- _EXERCISE DIRECTIONS_
Extract the first line through the line containing "# glows a little" from the listing below, exactly as written.
** Begin **
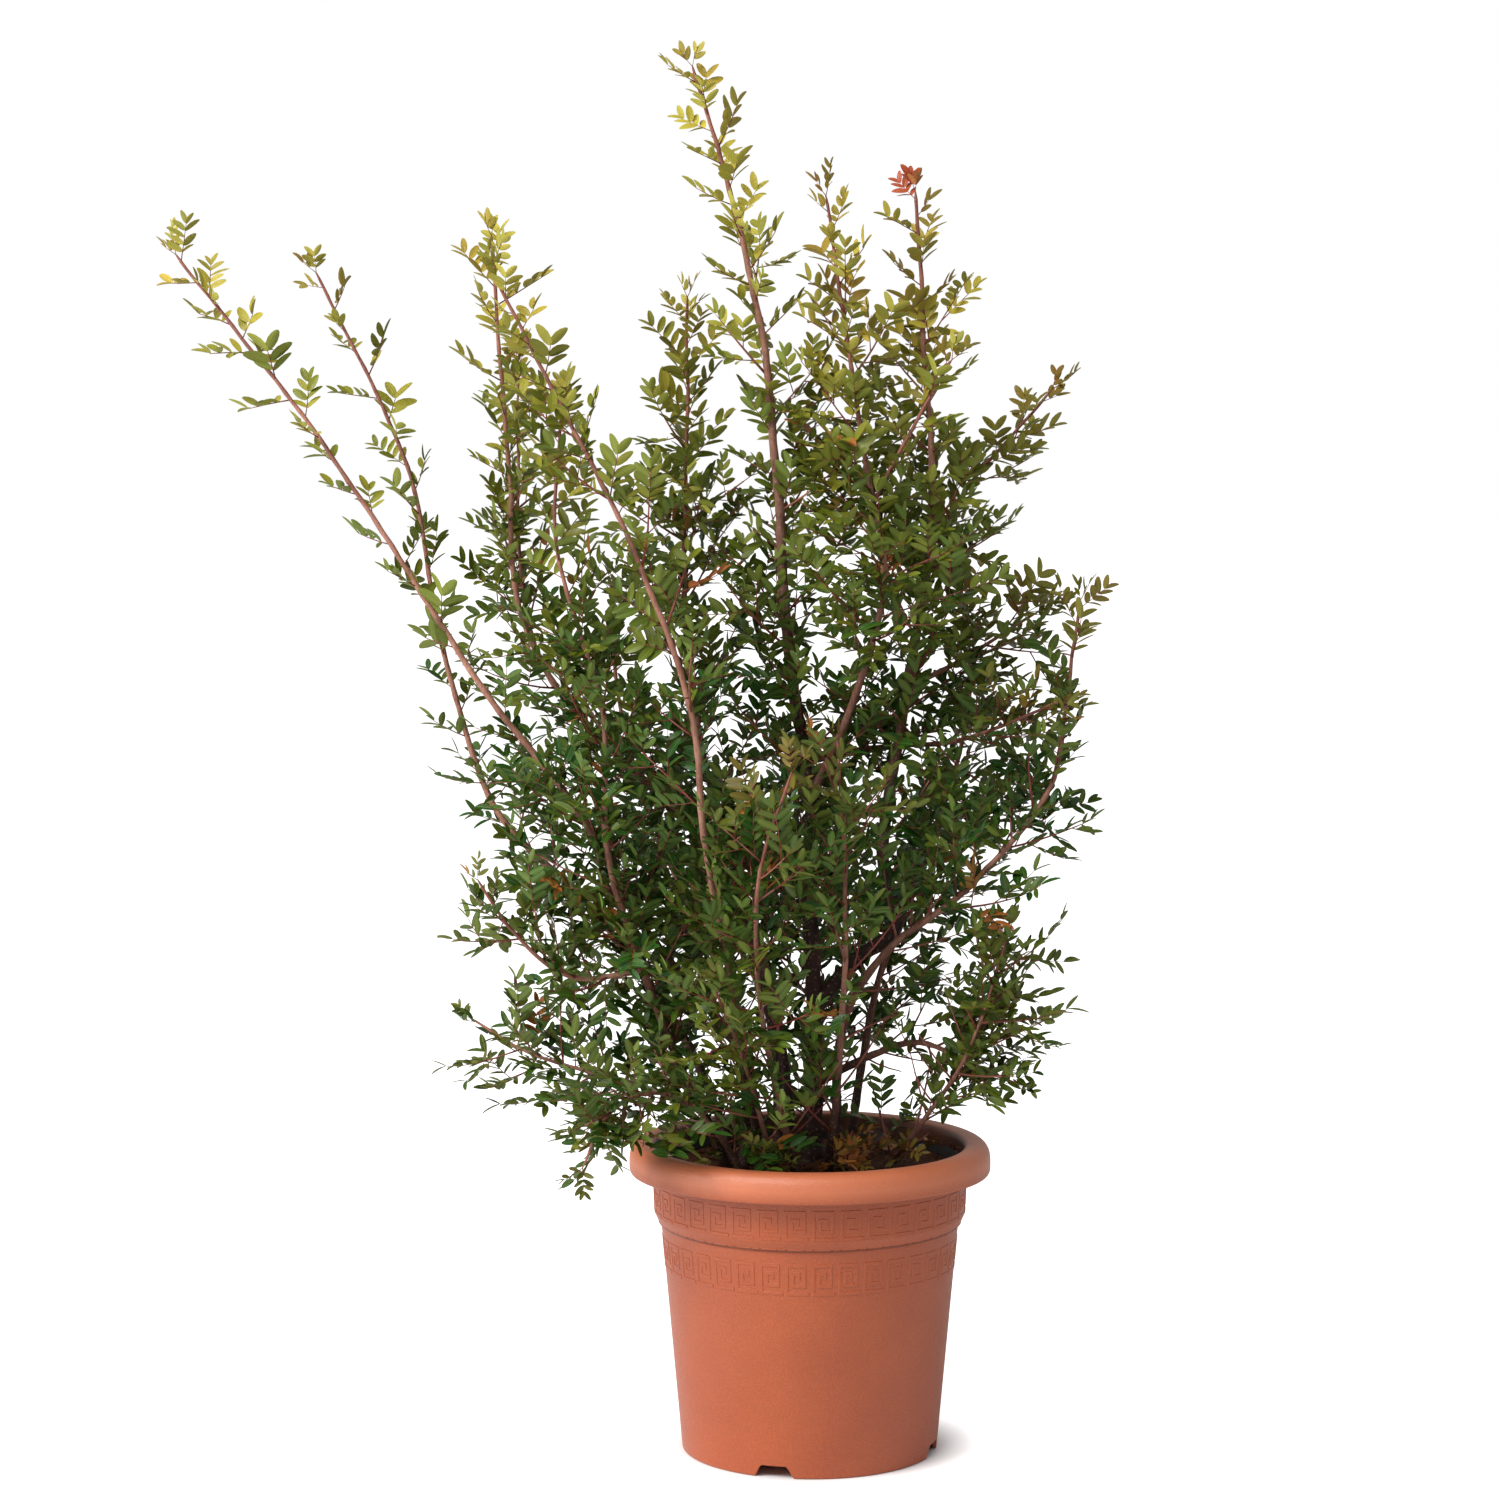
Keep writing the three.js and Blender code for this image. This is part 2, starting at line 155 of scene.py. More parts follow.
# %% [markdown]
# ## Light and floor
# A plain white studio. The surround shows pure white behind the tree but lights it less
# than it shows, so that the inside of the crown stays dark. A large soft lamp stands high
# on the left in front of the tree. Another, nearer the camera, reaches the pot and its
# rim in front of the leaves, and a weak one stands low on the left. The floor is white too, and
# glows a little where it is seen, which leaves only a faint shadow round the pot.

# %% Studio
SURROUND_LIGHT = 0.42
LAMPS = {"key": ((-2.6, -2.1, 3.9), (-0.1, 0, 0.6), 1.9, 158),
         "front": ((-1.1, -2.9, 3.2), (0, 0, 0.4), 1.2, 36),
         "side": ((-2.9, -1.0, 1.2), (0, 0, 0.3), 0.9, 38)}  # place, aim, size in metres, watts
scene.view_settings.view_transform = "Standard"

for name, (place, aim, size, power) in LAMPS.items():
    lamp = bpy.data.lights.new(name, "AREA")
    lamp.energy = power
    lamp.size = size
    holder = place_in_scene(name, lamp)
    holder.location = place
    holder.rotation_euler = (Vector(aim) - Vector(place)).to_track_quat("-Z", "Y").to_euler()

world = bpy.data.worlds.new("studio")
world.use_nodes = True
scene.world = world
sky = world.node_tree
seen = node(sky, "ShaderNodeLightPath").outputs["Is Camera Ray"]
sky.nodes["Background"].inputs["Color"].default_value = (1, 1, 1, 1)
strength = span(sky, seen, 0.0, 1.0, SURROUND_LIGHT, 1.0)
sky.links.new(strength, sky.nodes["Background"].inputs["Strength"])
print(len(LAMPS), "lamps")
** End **
- _CORRECT OUTPUT_
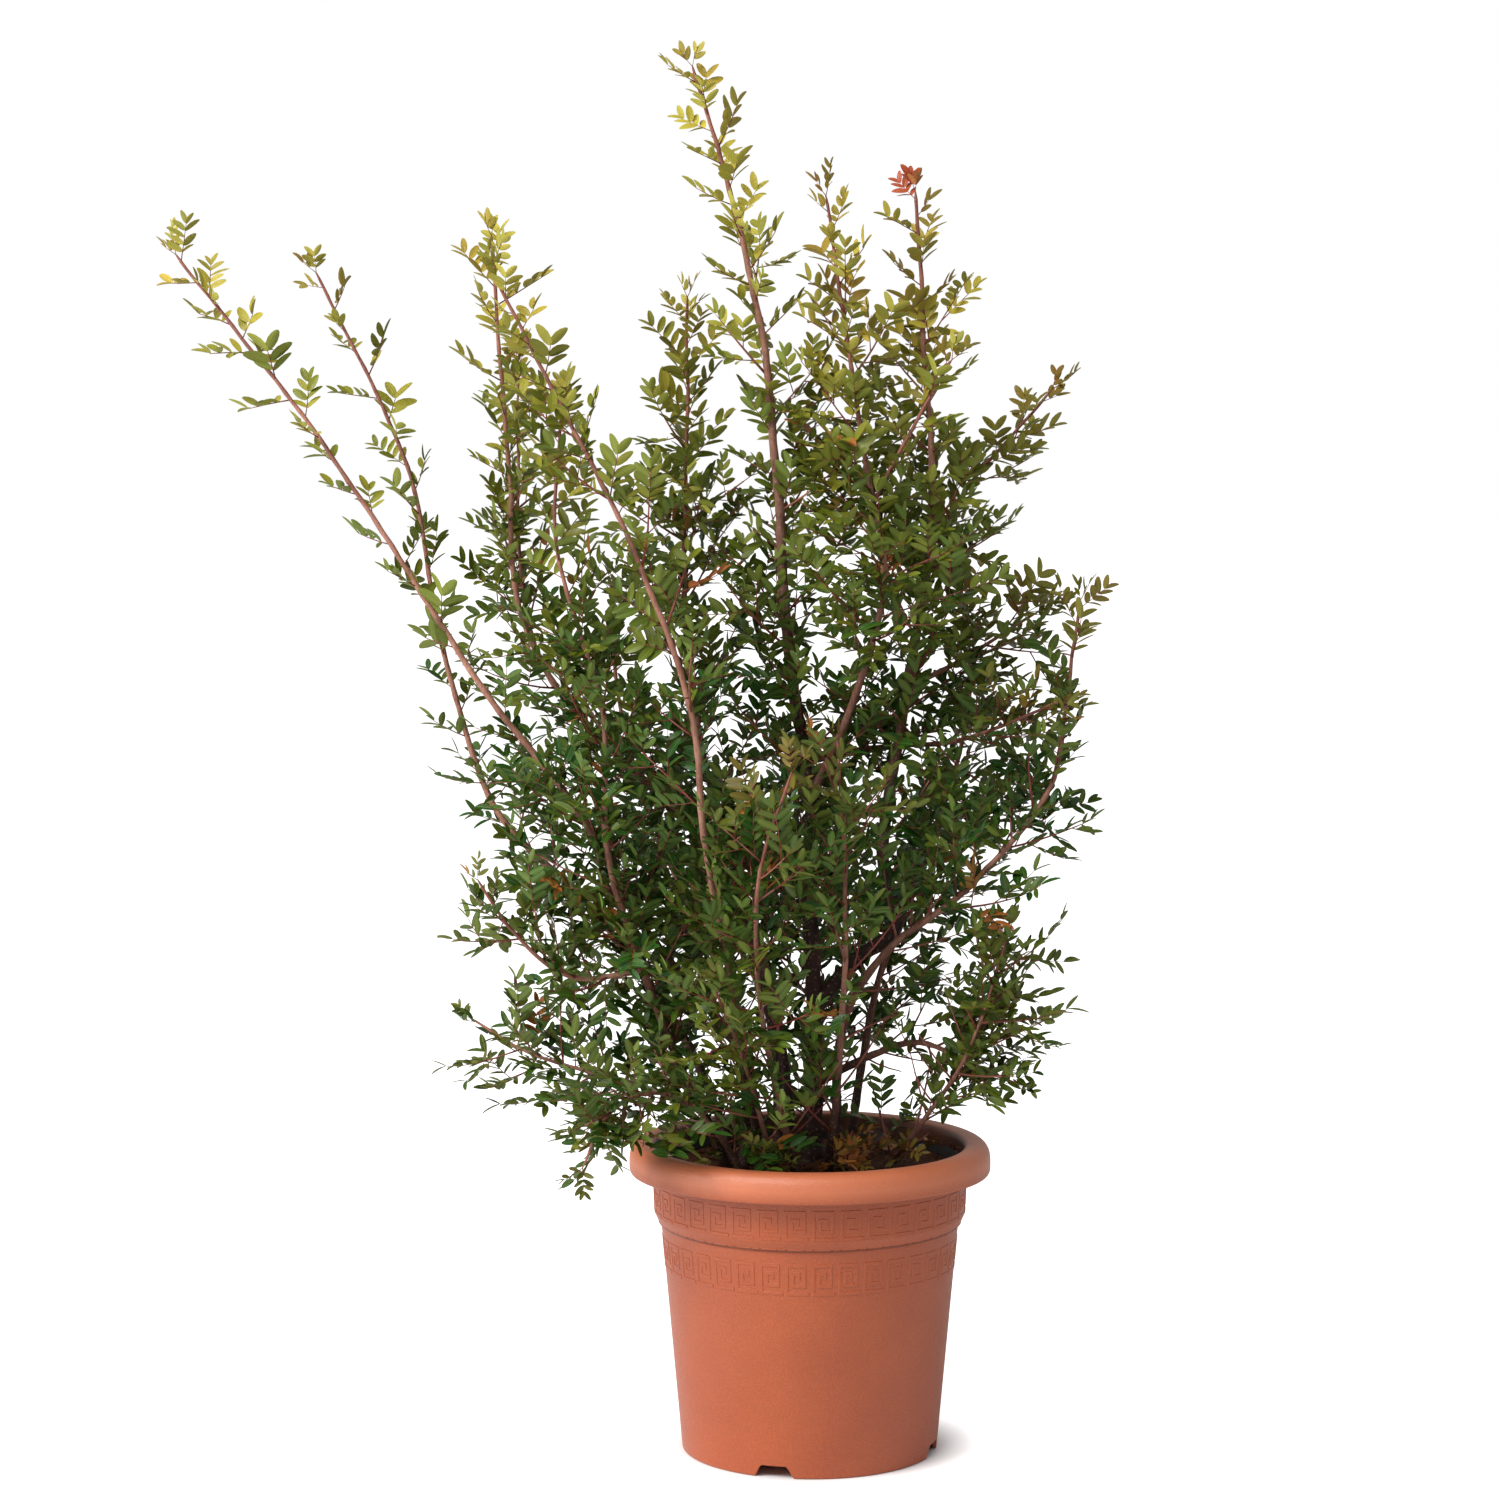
Keep writing the three.js and Blender code for this image. This is part 2, starting at line 155 of scene.py. More parts follow.
# %% [markdown]
# ## Light and floor
# A plain white studio. The surround shows pure white behind the tree but lights it less
# than it shows, so that the inside of the crown stays dark. A large soft lamp stands high
# on the left in front of the tree. Another, nearer the camera, reaches the pot and its
# rim in front of the leaves, and a weak one stands low on the left. The floor is white too, and
# glows a little where it is seen, which leaves only a faint shadow round the pot.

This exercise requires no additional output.